> Your instructions
Report the count of lines where the string "names" appears, and nothing else.

> Supplied entries
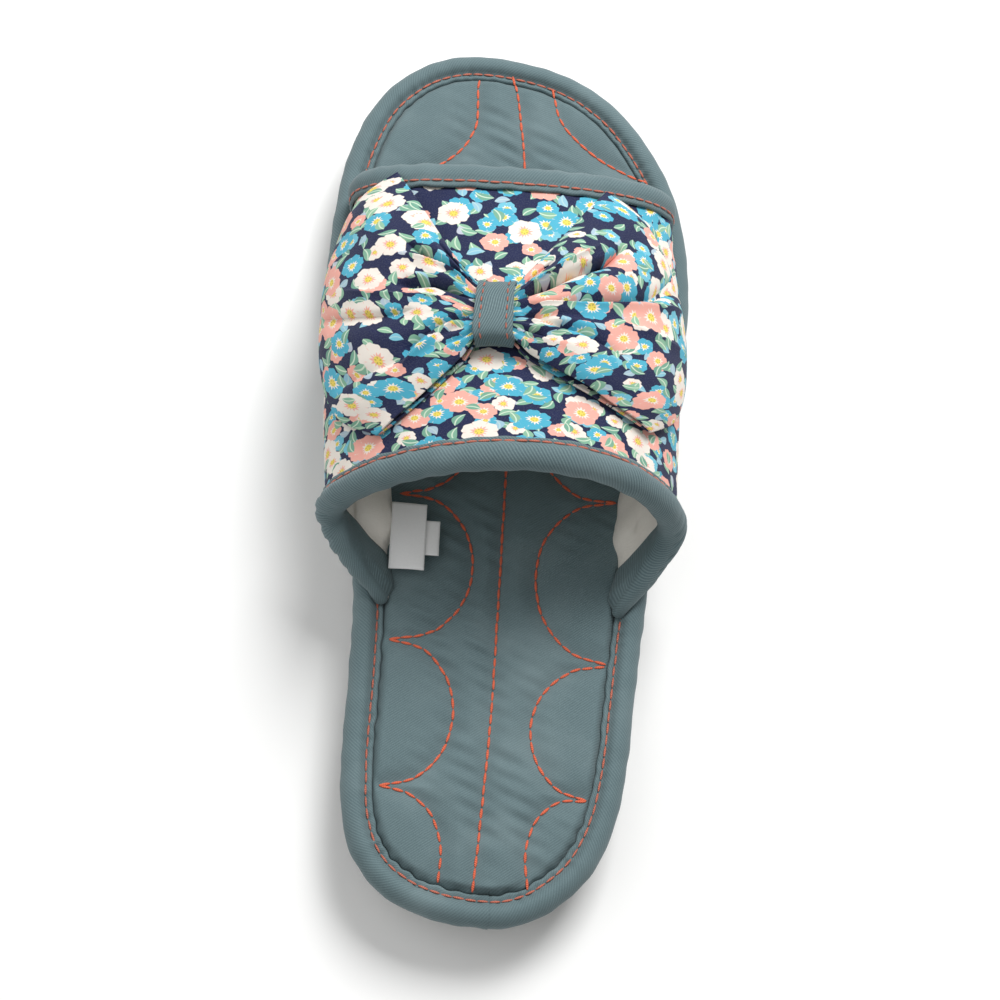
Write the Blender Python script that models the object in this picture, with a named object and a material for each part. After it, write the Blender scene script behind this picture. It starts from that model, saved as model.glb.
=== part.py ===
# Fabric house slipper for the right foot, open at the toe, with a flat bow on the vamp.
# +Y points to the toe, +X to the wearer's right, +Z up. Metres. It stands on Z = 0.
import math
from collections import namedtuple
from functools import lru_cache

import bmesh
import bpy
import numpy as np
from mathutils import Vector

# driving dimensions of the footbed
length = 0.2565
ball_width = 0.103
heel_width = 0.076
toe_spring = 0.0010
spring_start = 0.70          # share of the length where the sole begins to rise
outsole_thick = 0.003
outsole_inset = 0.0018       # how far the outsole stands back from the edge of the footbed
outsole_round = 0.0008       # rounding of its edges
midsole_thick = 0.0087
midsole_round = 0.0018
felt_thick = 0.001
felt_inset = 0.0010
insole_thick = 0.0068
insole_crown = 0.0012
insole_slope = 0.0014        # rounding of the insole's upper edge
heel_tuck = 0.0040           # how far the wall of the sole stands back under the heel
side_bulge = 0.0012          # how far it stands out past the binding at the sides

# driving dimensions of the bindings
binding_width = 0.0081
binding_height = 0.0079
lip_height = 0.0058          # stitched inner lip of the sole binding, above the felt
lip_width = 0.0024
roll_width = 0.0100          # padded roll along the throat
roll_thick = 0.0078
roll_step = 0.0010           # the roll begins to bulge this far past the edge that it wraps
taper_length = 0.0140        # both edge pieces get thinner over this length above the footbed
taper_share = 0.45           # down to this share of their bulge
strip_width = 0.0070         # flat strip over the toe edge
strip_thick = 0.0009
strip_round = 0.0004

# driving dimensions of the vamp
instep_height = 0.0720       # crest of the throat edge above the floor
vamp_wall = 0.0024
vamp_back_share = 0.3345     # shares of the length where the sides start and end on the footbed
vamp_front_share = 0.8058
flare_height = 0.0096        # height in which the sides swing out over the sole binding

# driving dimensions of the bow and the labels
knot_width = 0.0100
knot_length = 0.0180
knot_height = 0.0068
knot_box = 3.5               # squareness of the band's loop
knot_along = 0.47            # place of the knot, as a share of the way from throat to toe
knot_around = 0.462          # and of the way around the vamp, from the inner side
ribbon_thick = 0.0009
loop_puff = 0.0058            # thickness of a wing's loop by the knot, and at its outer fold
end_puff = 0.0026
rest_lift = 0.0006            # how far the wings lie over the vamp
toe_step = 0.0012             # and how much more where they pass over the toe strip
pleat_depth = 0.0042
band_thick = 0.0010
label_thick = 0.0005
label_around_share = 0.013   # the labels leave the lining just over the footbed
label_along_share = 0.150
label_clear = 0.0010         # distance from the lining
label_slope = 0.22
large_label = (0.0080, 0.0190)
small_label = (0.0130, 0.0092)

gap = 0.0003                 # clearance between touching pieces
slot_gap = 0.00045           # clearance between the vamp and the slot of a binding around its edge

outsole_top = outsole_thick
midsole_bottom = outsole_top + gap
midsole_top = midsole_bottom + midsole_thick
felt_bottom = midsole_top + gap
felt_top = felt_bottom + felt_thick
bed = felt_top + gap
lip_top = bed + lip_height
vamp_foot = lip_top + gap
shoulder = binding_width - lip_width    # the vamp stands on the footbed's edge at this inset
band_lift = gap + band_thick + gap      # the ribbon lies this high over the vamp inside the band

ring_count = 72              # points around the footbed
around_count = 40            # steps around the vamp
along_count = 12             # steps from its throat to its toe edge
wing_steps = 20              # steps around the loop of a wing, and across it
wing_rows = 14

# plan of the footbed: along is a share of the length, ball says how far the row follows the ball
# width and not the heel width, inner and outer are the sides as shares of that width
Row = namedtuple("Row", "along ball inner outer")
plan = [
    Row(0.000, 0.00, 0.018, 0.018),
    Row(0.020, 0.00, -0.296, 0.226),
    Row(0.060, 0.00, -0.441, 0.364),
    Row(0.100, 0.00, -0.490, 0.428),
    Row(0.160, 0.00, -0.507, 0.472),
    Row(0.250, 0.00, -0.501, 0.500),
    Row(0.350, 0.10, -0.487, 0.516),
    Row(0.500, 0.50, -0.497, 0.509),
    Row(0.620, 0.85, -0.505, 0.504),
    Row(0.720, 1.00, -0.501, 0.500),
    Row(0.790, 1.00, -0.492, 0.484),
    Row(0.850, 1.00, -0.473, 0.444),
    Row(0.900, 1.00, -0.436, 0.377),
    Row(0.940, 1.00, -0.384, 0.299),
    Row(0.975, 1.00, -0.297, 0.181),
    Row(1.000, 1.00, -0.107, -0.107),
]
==
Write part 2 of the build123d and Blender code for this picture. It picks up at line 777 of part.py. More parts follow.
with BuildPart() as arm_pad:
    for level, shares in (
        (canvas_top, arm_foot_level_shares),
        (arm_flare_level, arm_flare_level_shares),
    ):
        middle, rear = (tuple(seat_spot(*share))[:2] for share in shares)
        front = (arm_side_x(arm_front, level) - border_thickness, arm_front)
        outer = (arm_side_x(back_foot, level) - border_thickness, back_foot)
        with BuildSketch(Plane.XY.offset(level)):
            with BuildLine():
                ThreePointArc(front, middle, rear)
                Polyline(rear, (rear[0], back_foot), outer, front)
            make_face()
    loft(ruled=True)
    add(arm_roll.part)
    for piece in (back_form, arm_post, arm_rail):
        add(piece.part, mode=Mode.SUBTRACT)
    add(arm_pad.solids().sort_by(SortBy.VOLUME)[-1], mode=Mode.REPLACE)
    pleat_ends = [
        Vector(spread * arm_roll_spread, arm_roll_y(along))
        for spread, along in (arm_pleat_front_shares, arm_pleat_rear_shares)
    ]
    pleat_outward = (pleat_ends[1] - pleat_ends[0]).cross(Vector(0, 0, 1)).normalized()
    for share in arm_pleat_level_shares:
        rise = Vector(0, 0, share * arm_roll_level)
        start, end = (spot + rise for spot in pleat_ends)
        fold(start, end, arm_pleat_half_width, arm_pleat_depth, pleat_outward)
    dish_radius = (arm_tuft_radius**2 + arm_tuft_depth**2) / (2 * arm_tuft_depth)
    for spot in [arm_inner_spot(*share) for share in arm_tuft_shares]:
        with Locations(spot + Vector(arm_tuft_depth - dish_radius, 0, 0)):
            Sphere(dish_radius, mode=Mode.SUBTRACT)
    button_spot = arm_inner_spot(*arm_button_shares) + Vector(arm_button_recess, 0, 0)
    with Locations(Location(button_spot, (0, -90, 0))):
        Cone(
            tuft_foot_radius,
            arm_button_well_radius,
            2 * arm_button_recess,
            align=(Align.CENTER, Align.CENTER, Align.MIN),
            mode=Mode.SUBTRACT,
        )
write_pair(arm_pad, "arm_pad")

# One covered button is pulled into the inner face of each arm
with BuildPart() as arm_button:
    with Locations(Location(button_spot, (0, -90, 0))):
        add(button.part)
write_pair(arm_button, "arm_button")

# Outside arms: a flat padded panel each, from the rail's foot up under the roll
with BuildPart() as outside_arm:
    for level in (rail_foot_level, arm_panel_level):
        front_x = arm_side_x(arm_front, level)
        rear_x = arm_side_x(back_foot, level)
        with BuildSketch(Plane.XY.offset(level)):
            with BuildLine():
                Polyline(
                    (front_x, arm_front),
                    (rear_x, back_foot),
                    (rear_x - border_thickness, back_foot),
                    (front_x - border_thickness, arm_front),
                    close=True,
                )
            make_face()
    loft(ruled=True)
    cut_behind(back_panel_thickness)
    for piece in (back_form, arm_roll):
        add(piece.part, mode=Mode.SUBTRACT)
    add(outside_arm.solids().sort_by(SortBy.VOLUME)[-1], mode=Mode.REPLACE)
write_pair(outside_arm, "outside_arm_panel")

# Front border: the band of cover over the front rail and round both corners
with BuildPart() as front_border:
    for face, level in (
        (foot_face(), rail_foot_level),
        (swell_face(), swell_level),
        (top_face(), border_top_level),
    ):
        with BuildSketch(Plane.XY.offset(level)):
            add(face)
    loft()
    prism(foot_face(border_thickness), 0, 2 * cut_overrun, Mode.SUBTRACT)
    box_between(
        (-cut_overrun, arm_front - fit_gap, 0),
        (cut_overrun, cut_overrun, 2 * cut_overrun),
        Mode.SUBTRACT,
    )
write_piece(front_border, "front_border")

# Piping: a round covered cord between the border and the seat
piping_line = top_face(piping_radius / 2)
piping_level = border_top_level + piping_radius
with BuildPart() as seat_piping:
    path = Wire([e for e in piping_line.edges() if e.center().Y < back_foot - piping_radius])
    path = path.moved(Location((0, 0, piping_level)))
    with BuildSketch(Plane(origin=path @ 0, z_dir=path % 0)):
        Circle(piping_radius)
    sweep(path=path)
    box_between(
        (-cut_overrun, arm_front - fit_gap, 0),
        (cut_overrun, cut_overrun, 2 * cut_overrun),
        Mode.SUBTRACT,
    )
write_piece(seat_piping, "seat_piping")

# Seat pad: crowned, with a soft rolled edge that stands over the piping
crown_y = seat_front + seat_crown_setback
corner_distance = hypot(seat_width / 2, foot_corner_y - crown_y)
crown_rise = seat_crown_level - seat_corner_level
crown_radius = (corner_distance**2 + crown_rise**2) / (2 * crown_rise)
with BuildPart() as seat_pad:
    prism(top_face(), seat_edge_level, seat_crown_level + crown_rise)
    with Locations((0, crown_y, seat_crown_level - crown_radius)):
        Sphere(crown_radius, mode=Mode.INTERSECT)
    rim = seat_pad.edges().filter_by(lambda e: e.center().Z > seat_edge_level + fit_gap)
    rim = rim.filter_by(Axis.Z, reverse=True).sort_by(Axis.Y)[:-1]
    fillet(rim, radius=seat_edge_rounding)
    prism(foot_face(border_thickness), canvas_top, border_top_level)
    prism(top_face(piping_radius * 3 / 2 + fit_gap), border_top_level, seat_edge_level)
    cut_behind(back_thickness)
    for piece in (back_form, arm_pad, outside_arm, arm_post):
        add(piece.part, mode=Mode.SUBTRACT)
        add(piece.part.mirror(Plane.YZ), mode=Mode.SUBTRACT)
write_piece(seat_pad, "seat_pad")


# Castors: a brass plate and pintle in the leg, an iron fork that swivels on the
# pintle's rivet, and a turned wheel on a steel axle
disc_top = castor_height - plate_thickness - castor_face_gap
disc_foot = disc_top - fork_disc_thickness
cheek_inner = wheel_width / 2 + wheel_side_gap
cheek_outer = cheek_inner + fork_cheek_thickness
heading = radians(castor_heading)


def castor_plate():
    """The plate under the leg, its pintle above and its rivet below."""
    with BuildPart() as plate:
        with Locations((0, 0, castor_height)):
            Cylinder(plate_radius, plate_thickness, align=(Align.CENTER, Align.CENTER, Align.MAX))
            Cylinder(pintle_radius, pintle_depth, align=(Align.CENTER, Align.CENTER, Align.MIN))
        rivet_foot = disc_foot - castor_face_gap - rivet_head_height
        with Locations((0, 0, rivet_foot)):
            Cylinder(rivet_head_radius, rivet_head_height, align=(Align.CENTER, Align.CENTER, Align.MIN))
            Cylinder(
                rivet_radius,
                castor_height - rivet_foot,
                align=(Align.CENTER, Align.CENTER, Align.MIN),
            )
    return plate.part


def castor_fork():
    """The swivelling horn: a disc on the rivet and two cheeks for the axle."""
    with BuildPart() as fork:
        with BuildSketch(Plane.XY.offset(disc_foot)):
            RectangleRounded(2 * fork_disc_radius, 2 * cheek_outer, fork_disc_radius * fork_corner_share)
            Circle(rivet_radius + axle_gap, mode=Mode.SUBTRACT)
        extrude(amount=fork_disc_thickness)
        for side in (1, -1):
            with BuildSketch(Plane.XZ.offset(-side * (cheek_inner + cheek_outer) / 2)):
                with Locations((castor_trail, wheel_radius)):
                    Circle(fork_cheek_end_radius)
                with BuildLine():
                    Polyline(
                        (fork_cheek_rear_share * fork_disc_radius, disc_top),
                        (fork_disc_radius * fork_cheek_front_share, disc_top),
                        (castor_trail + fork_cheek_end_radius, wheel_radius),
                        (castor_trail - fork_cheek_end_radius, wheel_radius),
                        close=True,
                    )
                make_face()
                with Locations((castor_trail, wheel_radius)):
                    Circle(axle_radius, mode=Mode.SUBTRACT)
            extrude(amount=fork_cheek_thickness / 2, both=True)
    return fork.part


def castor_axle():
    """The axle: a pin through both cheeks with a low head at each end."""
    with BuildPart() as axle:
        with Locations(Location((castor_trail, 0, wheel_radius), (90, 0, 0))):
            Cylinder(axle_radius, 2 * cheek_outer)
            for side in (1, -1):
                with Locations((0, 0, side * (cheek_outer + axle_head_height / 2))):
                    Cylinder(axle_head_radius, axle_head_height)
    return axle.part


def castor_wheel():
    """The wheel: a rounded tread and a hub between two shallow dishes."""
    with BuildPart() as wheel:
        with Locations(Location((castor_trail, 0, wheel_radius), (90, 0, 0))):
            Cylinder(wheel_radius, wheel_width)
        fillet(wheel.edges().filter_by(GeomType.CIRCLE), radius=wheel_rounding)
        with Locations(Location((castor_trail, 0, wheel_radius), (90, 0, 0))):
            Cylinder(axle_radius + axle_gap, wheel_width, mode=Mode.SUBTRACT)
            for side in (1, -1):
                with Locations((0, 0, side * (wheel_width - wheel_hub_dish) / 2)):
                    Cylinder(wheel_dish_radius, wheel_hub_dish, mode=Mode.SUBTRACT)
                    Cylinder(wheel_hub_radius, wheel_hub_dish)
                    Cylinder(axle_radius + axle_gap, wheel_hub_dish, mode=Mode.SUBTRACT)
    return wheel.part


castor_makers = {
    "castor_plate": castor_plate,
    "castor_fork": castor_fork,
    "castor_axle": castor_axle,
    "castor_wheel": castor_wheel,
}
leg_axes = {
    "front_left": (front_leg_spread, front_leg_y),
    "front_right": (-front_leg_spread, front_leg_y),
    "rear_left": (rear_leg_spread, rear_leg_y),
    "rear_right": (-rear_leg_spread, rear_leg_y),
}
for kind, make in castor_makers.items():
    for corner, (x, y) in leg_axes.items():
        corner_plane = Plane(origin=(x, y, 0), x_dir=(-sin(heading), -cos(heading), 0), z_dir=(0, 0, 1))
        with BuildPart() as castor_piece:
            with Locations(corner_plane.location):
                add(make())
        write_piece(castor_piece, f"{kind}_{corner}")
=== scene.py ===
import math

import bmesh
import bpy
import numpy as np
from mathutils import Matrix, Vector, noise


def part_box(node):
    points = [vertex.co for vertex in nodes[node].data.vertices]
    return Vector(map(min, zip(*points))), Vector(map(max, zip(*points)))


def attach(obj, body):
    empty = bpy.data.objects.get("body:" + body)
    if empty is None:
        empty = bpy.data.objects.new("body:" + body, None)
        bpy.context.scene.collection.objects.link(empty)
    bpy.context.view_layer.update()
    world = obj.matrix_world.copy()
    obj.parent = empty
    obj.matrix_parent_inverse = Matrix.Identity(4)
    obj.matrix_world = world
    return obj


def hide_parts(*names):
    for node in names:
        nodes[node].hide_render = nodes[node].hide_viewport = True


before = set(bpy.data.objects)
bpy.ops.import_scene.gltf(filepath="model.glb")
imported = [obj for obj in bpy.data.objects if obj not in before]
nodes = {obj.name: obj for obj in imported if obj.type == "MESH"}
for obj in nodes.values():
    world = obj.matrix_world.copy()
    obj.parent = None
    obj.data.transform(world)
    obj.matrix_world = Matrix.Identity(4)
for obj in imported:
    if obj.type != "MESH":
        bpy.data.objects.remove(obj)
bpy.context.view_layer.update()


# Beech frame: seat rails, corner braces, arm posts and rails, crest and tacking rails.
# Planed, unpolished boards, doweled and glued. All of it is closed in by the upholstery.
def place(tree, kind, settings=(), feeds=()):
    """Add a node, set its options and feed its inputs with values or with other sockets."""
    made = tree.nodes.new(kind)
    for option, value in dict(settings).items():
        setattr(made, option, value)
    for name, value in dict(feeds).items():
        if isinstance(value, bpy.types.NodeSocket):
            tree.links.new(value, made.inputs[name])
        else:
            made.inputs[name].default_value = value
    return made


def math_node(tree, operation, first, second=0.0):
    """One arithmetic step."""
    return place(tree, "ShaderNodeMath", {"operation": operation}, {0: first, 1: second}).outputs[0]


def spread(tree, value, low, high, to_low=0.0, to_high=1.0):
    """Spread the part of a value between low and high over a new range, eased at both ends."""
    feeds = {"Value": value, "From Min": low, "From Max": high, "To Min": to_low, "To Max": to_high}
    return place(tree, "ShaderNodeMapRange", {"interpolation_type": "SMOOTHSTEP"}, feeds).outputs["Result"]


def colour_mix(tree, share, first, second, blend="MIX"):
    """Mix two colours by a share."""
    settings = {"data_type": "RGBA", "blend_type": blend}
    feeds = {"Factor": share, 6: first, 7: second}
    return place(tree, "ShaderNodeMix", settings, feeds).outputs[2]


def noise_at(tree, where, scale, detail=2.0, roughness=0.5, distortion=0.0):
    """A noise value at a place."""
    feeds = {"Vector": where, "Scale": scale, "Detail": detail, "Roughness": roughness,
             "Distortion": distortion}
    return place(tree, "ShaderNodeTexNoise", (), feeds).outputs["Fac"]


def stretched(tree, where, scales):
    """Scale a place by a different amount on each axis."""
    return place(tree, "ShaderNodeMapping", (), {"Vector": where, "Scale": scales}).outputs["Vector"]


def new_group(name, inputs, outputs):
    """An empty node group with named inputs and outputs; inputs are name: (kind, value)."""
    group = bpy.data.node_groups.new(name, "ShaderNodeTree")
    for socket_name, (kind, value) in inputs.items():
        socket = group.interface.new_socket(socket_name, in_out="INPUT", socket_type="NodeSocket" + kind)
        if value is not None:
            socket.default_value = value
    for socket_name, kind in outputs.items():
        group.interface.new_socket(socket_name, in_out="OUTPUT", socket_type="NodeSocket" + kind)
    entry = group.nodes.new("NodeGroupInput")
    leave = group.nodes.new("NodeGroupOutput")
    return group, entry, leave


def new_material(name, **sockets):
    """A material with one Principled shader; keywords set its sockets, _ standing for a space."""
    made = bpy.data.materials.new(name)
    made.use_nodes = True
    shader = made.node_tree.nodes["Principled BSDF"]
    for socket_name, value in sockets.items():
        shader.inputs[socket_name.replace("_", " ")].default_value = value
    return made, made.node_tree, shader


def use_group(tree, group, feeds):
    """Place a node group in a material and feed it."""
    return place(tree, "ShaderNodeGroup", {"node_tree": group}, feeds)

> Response
2